Technique – Schedule the times in the day you are allowed to be on the internet. Do not go on the internet if it is not your scheduled block. We seek the internet automatically when we have a moment of boredom or we start to hit something challenging in our work.

Meditation and “Surf-The-Urge” are great techniques to aid in this practice

He introduces the idea of Productive Meditation;

  • go for a walk and train your mind to only focus on a deep work challenge
  • Review the variables and hold them in working memory
  • then define the specific next step action
  • consolidate your gains by reviewing clearly the answered you identify

Rule #3 – Quit Social Media

The Any-Benefit Approach to Network Tool Selection: You’re justified in using a network tool if you can identify any possible benefit to its use, or anything you might possibly miss out on if you don’t use it.
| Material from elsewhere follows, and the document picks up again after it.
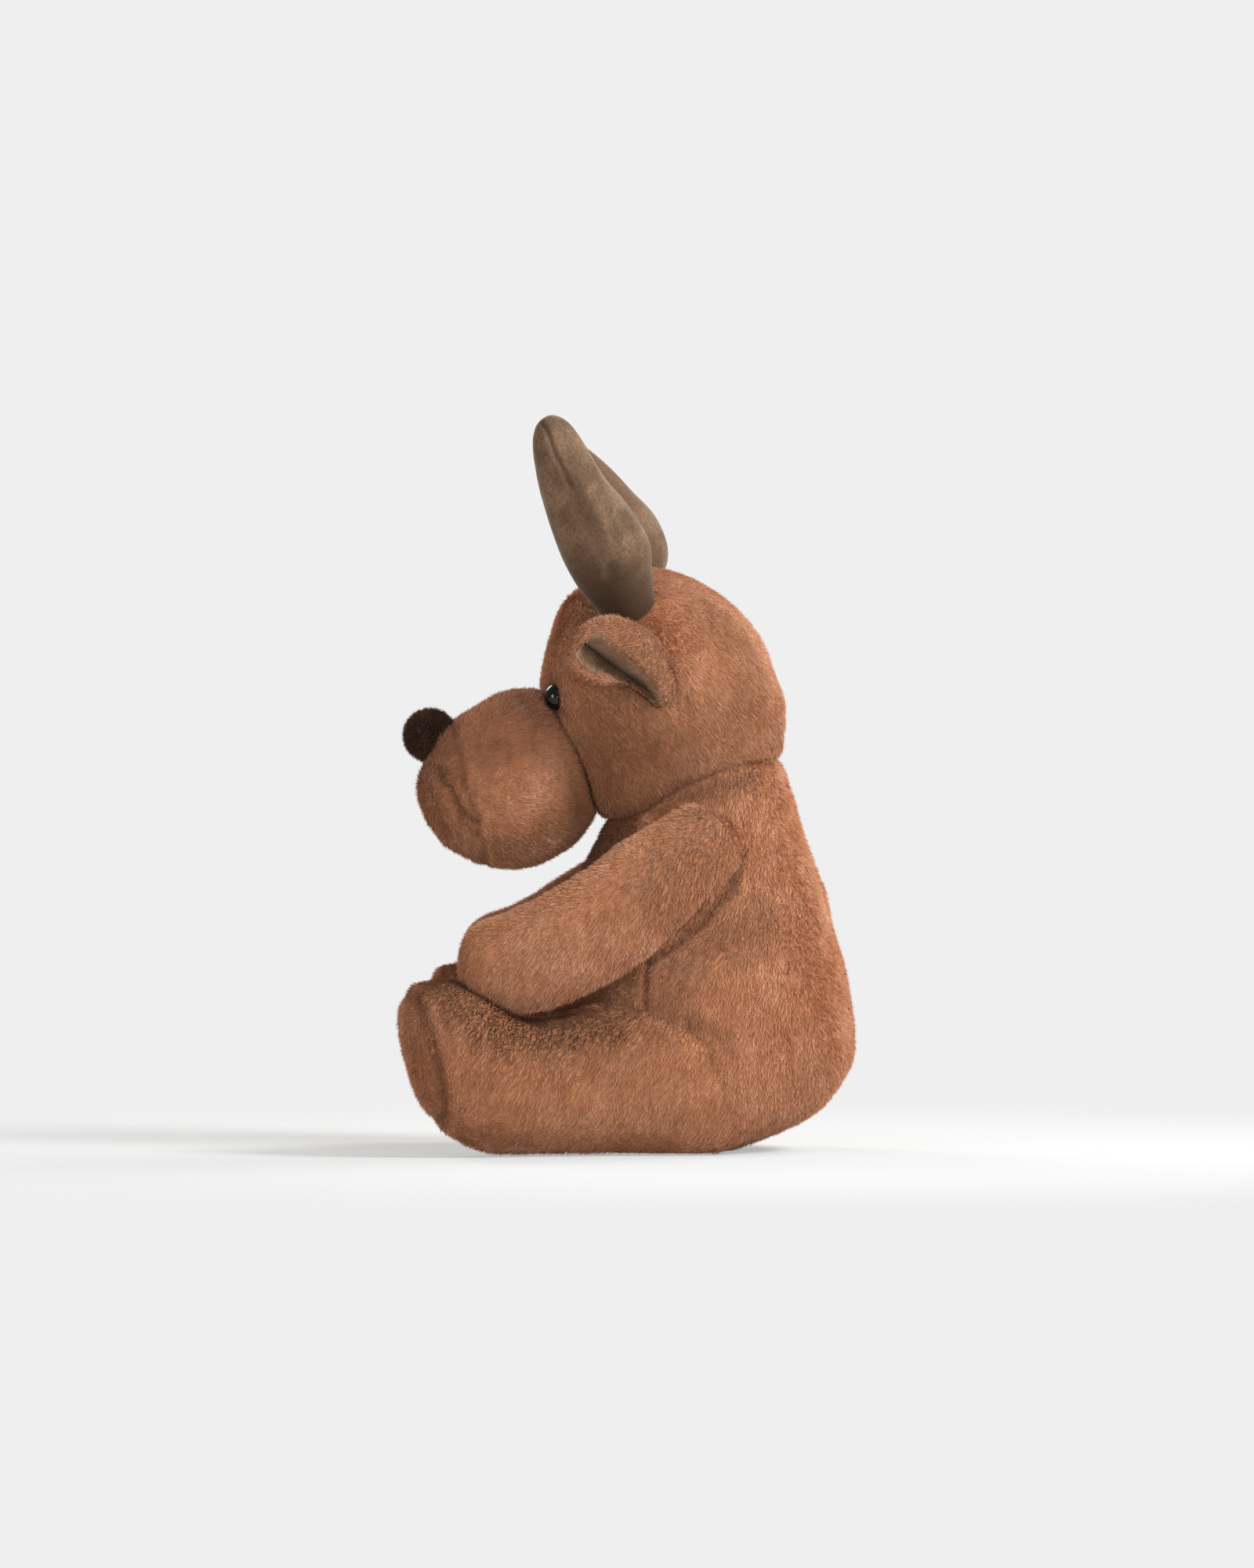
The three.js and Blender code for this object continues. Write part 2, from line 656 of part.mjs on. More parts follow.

This is how most people rationalize and its flawed.

Rather, adopt the craftsmen approach to network tool selection: Identify the core factors that determine success and happiness in your professional and personal life. Adopt a tool only if its positive impacts on these factors substantially outweigh its negative impacts.

Identify what your highest professional goal is; then use that as a guide to determine whether a given networking tool will substantially help you achieve that goal.

Put more thought into your leisure time.

Rule #4 – Drain The Shallows 

Plan every minute of your day (just to see how much time you really waste.)

“We spend much of our day on autopilot — not giving much thought to what we’re doing with our time.”

This is an uncomfortable technique, but doing it is very illuminating.

Quantify the Depth of every activity

Once you have planned your day, look at what is shallow and what is not.

a good question to ask to determine if something is shallow or deep work

How long would it take (in months) to train a smart recent graduate with no specialized training in my field to complete this task?”

If it takes more than a couple month, consider it deep work.

Conclusion

Deep work is way more powerful than most people understand.